REQUIRED TASK >> Emit the line that holds "What build123d script" and all lines following it through the end of the data, verbatim, and nothing else.

RECORD EXCERPTS >>
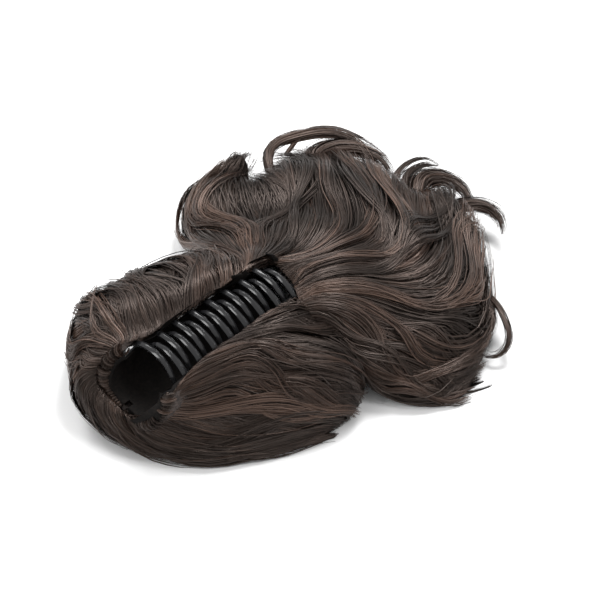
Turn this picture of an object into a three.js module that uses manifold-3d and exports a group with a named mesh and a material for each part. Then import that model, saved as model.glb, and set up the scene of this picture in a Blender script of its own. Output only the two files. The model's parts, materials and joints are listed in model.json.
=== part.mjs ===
// A clip-in ponytail: wavy hair sewn to the two halves of a sprung jaw clip, lying with the teeth up.
// Millimetres. X runs along the clip from its first tooth to its last, Y to its left side, Z up
// from the surface that the hair lies on.
import * as THREE from 'three';
import { mergeVertices } from 'three/addons/utils/BufferGeometryUtils.js';
import Module from 'manifold-3d';

const wasm = await Module();
wasm.setup();

// The teeth
const toothPitch = 8.8;
const teethPerJaw = 8;
const toothWidth = 3.1;
const toothThickness = 2.3;
const toothTipWidth = 1.9;
const toothReach = 122;

// The jaw plates, whose inside is an oval tunnel
const tunnelHalfWidth = 15.2;
const tunnelHalfDepth = 11;
const mouthTaper = 0.84;
const plateWall = 2.2;
const plateFoot = -78;
const plateCrest = 35;
const frontReach = 15.5;
const frontHeight = 20;
const backReach = 6;
const backRound = 7;

// The hinge, its spring and the finger levers
const hingeDrop = 4;
const pinRadius = 1.5;
const pinOverhang = 0.8;
const knuckleRadius = 2.9;
const knuckleWidth = 3.5;
const springSpan = 14;
const springWire = 0.9;
const springTurns = 4;
const leverLength = 12.5;
const leverWidth = 30;
const leverWall = 2.2;
const leverSplay = 29;
const openAngle = 35;

// How the clip lies: rolled towards its right side, its middle off to the left
const clipRoll = 10;
const clipSide = 6;
const clipLift = 25.5;

// The sewn wefts
const weftThickness = 2;
const weftWidth = 5.5;
const weftLip = 1.2;

// The hair. Plan places and curl sizes are shares of the hair span, tops are shares of its height.
const hairSpan = 100;
const hairHeight = 40;
const lockWidth = 20;
const curlRadius = 4;
const slotHalfWidth = 10.5;
const slotWidening = 0.03;
const slotPoint = 4;
const underWedge = 20;

// Clearances
const gap = 0.4;
const hingeGap = 0.3;

// Sizes that follow from those above
const toothRow = (teethPerJaw - 0.5) * toothPitch;
const hingeHeight = -hingeDrop - tunnelHalfDepth;
const backEnd = toothRow + backReach;
const partLine = backEnd + slotPoint;
const hingeMiddle = toothRow / 2;
const outerHalfDepth = tunnelHalfDepth + plateWall;
const slotHeight = tunnelHalfDepth * Math.sin(rad(plateCrest));
const weftCrest = plateCrest + 2;
const weftOut = plateWall + hingeGap + weftThickness;
const weftTop = (tunnelHalfDepth + weftOut) * Math.sin(rad(weftCrest));
const far = 3 * hairSpan;

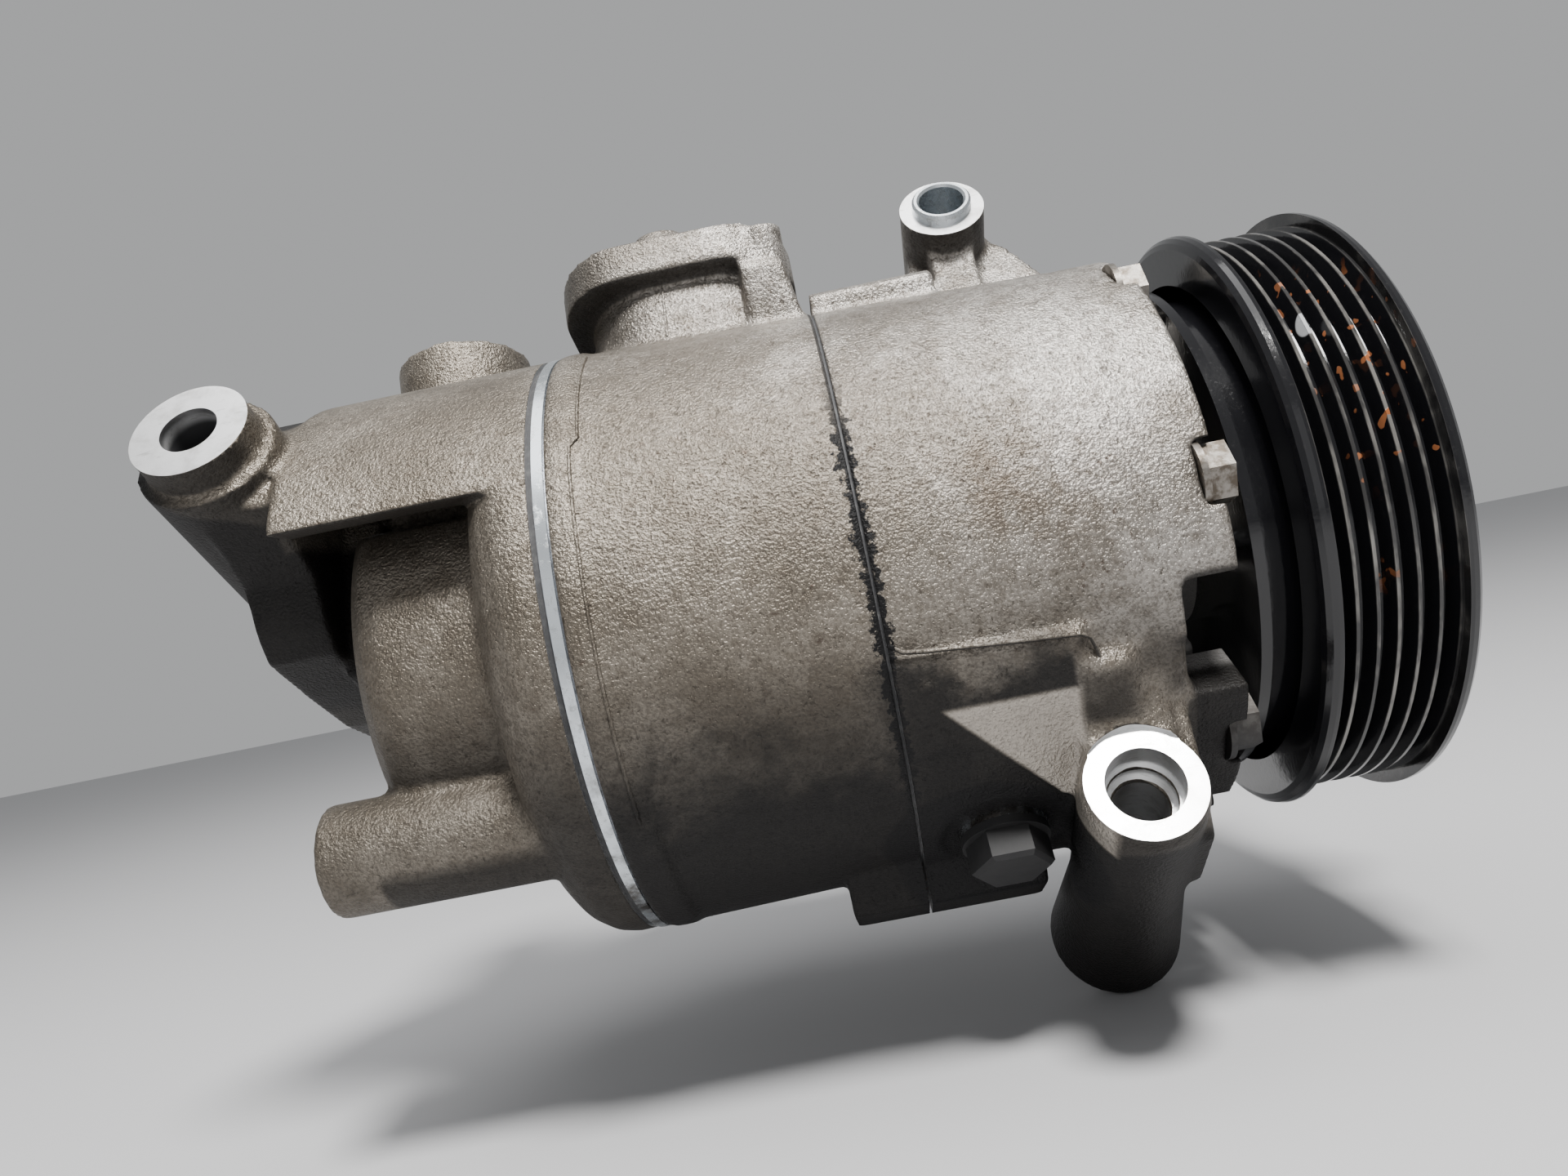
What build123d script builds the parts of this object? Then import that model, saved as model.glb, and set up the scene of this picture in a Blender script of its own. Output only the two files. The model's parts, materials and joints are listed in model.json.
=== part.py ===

TASK RESULT >>
What build123d script builds the parts of this object? Then import that model, saved as model.glb, and set up the scene of this picture in a Blender script of its own. Output only the two files. The model's parts, materials and joints are listed in model.json.
=== part.py ===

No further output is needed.